# Small discrete heater



## shift (Dec 21, 2012)

Can someone recommend a small discrete heater for a 6g tank. I would love an inline one but they are all overkill for a small tank so ideally something back or is discrete and blends in


----------



## Reckon (Jul 25, 2012)

shift said:


> Can someone recommend a small discrete heater for a 6g tank. I would love an inline one but they are all overkill for a small tank so ideally something back or is discrete and blends in


Totally interested in hearing about this too.


----------



## hp10BII (Apr 23, 2010)

What's your ambient room temperature? I'm using Aqueon Pro heaters and I'm impressed with them. The same factory that made the original stealth heaters in Italy before they changed manufacturing plants to a different country to save production costs. Big mistake - quality control problems and exploding heaters and massive recalls.

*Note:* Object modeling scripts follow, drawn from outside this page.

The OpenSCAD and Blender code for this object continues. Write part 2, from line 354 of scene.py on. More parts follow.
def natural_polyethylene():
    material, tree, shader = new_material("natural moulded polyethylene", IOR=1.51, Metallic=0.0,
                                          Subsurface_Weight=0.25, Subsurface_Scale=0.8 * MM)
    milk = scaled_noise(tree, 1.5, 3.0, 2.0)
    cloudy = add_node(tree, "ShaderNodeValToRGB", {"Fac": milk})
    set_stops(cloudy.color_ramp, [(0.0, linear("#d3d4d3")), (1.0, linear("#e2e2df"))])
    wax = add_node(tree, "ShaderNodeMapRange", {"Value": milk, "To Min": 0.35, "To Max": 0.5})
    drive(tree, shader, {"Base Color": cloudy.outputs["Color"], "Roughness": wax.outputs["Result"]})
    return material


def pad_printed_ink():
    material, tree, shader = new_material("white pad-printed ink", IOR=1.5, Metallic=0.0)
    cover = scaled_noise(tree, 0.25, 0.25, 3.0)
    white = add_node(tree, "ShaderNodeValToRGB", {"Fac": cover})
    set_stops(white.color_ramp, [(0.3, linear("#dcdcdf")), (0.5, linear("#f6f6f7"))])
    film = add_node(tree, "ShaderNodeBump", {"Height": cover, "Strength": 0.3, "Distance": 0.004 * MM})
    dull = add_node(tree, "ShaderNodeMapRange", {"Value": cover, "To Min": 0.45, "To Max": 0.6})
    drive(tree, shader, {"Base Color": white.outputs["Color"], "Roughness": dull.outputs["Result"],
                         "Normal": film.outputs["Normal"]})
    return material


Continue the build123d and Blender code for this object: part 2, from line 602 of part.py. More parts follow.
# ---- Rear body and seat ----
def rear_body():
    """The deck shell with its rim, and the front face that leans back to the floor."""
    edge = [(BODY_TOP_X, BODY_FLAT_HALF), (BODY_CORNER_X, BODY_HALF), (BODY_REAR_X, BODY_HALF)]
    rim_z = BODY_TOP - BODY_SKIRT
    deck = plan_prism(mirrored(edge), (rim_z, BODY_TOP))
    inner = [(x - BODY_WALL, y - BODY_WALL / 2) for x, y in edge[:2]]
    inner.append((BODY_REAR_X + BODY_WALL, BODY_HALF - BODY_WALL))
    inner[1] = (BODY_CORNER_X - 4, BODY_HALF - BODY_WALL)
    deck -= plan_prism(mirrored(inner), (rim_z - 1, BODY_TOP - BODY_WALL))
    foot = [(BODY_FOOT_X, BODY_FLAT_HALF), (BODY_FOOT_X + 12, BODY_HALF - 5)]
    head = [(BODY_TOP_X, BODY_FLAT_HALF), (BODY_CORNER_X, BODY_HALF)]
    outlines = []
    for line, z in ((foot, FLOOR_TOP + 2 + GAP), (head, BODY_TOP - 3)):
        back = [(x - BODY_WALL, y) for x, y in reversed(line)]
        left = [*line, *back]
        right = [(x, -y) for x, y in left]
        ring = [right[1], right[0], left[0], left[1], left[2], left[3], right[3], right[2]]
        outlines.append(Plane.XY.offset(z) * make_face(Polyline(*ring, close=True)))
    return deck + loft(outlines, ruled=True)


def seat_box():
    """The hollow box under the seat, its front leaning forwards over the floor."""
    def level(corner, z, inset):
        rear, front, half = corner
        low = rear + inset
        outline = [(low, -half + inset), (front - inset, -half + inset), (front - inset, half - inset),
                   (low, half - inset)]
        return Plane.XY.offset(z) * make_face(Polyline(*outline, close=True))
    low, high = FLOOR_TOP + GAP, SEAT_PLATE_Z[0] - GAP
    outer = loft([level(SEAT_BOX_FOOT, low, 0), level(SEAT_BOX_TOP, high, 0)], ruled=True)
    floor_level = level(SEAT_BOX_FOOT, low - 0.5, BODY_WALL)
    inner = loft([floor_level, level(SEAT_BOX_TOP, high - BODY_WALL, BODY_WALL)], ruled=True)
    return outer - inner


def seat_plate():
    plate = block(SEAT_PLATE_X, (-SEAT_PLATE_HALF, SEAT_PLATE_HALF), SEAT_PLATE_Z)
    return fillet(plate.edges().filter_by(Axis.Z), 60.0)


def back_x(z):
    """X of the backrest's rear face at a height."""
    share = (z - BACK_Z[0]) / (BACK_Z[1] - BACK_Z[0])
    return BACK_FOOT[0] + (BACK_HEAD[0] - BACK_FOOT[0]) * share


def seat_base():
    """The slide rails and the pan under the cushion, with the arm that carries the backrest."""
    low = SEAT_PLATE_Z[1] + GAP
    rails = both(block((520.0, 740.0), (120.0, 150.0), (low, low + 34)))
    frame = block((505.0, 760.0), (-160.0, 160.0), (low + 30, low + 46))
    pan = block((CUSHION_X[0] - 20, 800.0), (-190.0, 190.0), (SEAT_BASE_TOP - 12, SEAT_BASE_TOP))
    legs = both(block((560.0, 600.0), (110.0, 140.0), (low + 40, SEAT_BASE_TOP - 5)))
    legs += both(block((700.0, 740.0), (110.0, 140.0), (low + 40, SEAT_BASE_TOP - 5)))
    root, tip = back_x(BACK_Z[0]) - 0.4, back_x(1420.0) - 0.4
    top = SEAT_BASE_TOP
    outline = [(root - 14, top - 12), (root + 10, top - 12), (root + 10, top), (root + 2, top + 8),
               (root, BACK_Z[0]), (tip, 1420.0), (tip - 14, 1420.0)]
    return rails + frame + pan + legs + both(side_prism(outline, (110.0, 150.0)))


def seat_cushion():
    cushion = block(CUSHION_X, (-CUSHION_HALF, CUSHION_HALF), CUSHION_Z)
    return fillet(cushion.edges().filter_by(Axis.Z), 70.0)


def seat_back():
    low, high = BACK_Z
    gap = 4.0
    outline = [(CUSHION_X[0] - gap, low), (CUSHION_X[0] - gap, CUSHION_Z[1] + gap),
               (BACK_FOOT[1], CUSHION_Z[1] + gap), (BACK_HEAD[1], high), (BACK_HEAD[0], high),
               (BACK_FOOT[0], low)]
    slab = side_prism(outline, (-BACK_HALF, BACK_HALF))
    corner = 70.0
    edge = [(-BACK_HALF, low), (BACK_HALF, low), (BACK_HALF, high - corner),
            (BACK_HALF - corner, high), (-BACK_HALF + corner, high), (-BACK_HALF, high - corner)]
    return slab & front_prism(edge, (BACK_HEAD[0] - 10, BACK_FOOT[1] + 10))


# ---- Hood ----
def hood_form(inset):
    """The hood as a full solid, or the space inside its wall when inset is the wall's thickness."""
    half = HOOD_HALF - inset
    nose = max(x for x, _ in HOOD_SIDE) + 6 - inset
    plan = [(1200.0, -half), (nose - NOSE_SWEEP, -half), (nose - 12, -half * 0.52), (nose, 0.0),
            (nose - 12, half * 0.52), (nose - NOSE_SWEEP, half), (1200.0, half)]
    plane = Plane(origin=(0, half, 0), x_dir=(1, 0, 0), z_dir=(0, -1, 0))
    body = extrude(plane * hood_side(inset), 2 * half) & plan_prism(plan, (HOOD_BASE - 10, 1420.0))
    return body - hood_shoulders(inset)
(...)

Aqueon Pro Aquarium Heater (50 Watt)

They have a mini Aqueon, I don't know how it compares to the Pro line. 10 watts up to 5 gallons:

Aqueon Mini Heater (10 Watt)


----------



## currietom (Oct 10, 2011)

I have no experience with it but what I'm considering for my aquastyle tank is the Hydor Slim Heater (7.5 Watt) j&l has them in stock.


----------



## shift (Dec 21, 2012)

Thanks for the links. Room temperature floats around 18-22

I have an aqueous pro in my big tank and have been happy with it. Only issue is the tank I'm going to use is very shallow. There's prob 5-6" at the back substrate to the rim










I could put one sideways but that isn't very stealthy. I Walwyn try to hide equipment when ever possible


----------



## shady280 (Oct 17, 2011)

there are very slim heaters by petsmart. its there own brand and can even be used under the gravel. i have 2 6g tanks and use them on both. they are not adjustable and keep the tank about 80 deg. there is one brand that goes into thermal protection if it comes out of the water while on and never starts up again. cant remember the brand but it says so on the package. if you do a water change and forget to unplug it you need to buy another. the petsmart ones can be left out in the dry with no damage!


----------



## Youmakemesohappy (Mar 19, 2012)

You could look into seedling heating mats or terrarium heaters:

- http://www.amazon.ca/Jumpstart-19-1-2-Inch-Seedling-Heat/dp/B0001WV010
- http://www.amazon.ca/Heat-Rainforest-Terrarium-Substrate-Heater/dp/B00BS956L0/ref=sr_1_2?s=kitchen&ie=UTF8&qid=1385519352&sr=1-2&keywords=terrarium+heaters

They are fairly cheap and very discreet placed under the tank.
If they heat too much you can add a layer of rubber/neoprene to diffuse the heat.
I would think for a small tank like 6 Gallon the would raise the temp of a few degrees...


----------



## Youmakemesohappy (Mar 19, 2012)

and its good for plant roots too  (I think)


----------



## Goldfish (Apr 23, 2013)

The Marina C series mini heaters are awesome... they aren't adjustable but keep the water at 78F.


----------



## shift (Dec 21, 2012)

Thanks for all the tips! I think ill paint the back black or tint it then use a black heater to blend it all in


----------



## shady280 (Oct 17, 2011)

in my 6 gal fluval spec i put the heater in the filter chamber area so its not even visible!


----------